--- START Records shown ---
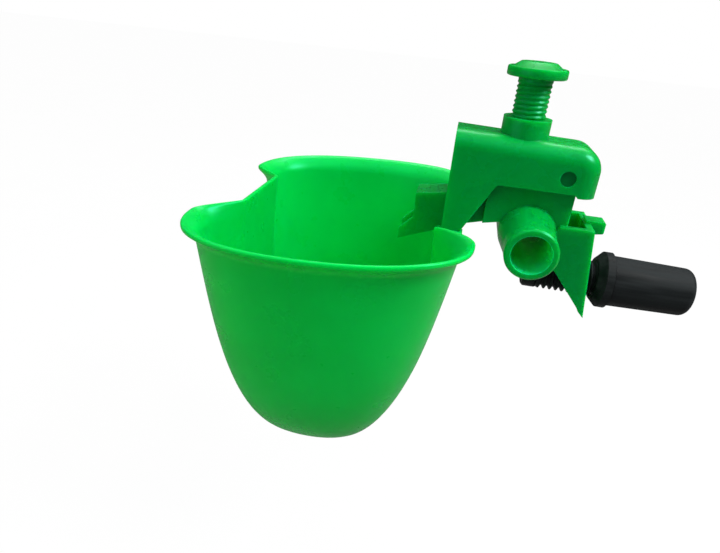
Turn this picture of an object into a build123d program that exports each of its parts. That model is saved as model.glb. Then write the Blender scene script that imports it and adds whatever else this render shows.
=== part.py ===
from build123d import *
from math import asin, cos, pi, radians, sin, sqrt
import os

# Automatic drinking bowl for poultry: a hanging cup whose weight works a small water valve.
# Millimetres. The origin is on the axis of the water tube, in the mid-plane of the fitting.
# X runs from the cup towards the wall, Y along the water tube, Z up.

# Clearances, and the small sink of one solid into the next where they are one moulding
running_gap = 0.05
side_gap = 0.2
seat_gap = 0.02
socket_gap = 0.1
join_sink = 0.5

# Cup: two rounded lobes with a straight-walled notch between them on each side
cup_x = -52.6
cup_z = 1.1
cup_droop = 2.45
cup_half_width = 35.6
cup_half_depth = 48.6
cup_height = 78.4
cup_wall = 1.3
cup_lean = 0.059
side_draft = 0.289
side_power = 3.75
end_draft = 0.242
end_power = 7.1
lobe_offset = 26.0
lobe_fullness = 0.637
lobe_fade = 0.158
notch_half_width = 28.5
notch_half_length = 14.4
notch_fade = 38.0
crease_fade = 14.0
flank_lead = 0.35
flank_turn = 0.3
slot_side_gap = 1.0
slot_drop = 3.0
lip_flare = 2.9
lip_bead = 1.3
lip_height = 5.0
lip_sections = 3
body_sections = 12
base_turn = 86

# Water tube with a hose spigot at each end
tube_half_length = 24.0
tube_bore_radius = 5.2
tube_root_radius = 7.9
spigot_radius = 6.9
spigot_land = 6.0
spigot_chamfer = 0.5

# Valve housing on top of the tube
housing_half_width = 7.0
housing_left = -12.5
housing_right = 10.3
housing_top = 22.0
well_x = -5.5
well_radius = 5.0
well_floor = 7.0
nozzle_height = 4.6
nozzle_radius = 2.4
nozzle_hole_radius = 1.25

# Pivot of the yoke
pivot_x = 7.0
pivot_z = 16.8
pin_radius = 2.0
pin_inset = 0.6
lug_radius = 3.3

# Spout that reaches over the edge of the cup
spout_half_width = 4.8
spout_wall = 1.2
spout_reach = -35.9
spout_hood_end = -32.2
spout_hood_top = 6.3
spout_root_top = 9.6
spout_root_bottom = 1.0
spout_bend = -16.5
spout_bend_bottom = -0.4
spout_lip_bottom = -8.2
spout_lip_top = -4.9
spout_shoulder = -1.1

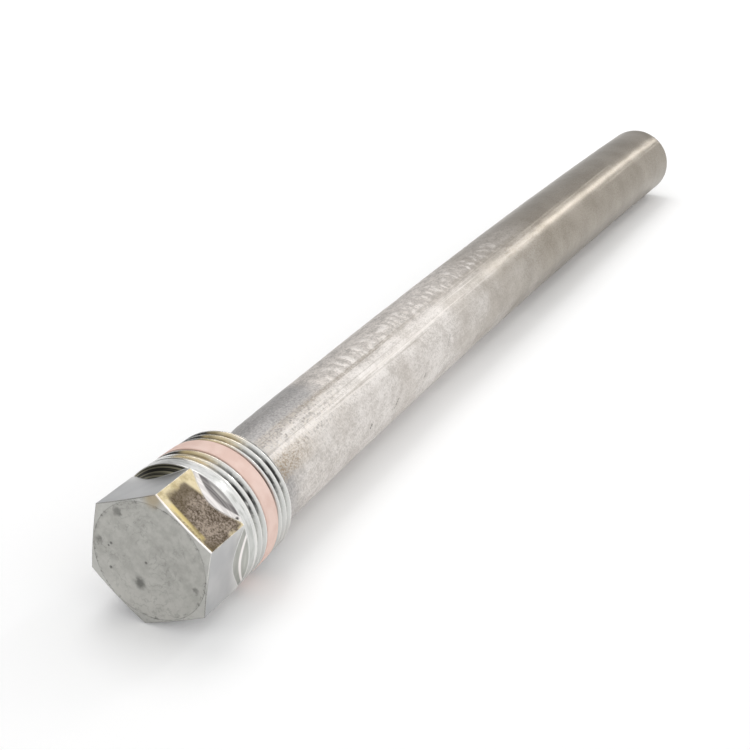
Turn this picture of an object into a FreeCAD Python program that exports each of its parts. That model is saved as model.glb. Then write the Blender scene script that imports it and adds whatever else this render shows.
--- END Records shown ---
→ **Aim**: Reproduce the full listing word for word.

→ **Exercise answer**:
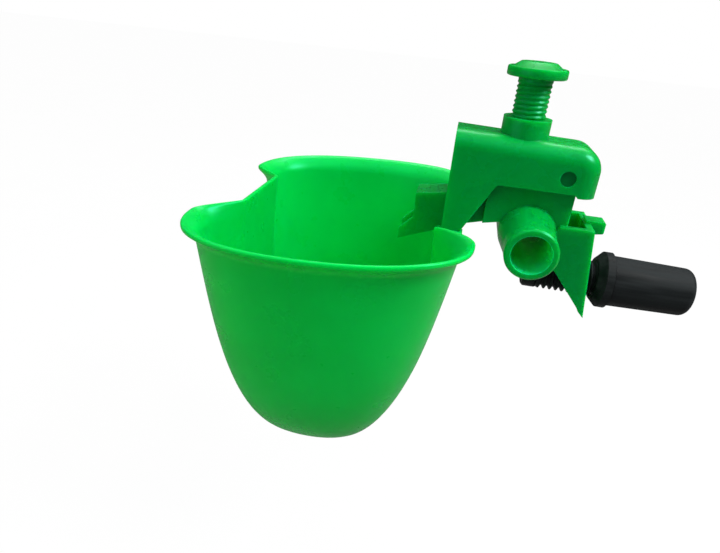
Turn this picture of an object into a build123d program that exports each of its parts. That model is saved as model.glb. Then write the Blender scene script that imports it and adds whatever else this render shows.
=== part.py ===
from build123d import *
from math import asin, cos, pi, radians, sin, sqrt
import os

# Automatic drinking bowl for poultry: a hanging cup whose weight works a small water valve.
# Millimetres. The origin is on the axis of the water tube, in the mid-plane of the fitting.
# X runs from the cup towards the wall, Y along the water tube, Z up.

# Clearances, and the small sink of one solid into the next where they are one moulding
running_gap = 0.05
side_gap = 0.2
seat_gap = 0.02
socket_gap = 0.1
join_sink = 0.5

# Cup: two rounded lobes with a straight-walled notch between them on each side
cup_x = -52.6
cup_z = 1.1
cup_droop = 2.45
cup_half_width = 35.6
cup_half_depth = 48.6
cup_height = 78.4
cup_wall = 1.3
cup_lean = 0.059
side_draft = 0.289
side_power = 3.75
end_draft = 0.242
end_power = 7.1
lobe_offset = 26.0
lobe_fullness = 0.637
lobe_fade = 0.158
notch_half_width = 28.5
notch_half_length = 14.4
notch_fade = 38.0
crease_fade = 14.0
flank_lead = 0.35
flank_turn = 0.3
slot_side_gap = 1.0
slot_drop = 3.0
lip_flare = 2.9
lip_bead = 1.3
lip_height = 5.0
lip_sections = 3
body_sections = 12
base_turn = 86

# Water tube with a hose spigot at each end
tube_half_length = 24.0
tube_bore_radius = 5.2
tube_root_radius = 7.9
spigot_radius = 6.9
spigot_land = 6.0
spigot_chamfer = 0.5

# Valve housing on top of the tube
housing_half_width = 7.0
housing_left = -12.5
housing_right = 10.3
housing_top = 22.0
well_x = -5.5
well_radius = 5.0
well_floor = 7.0
nozzle_height = 4.6
nozzle_radius = 2.4
nozzle_hole_radius = 1.25

# Pivot of the yoke
pivot_x = 7.0
pivot_z = 16.8
pin_radius = 2.0
pin_inset = 0.6
lug_radius = 3.3

# Spout that reaches over the edge of the cup
spout_half_width = 4.8
spout_wall = 1.2
spout_reach = -35.9
spout_hood_end = -32.2
spout_hood_top = 6.3
spout_root_top = 9.6
spout_root_bottom = 1.0
spout_bend = -16.5
spout_bend_bottom = -0.4
spout_lip_bottom = -8.2
spout_lip_top = -4.9
spout_shoulder = -1.1

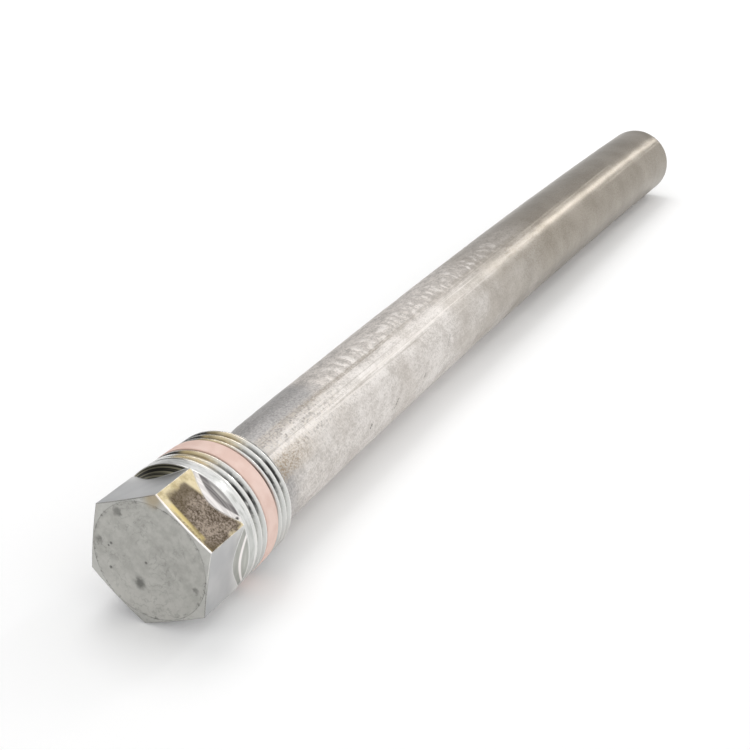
Turn this picture of an object into a FreeCAD Python program that exports each of its parts. That model is saved as model.glb. Then write the Blender scene script that imports it and adds whatever else this render shows.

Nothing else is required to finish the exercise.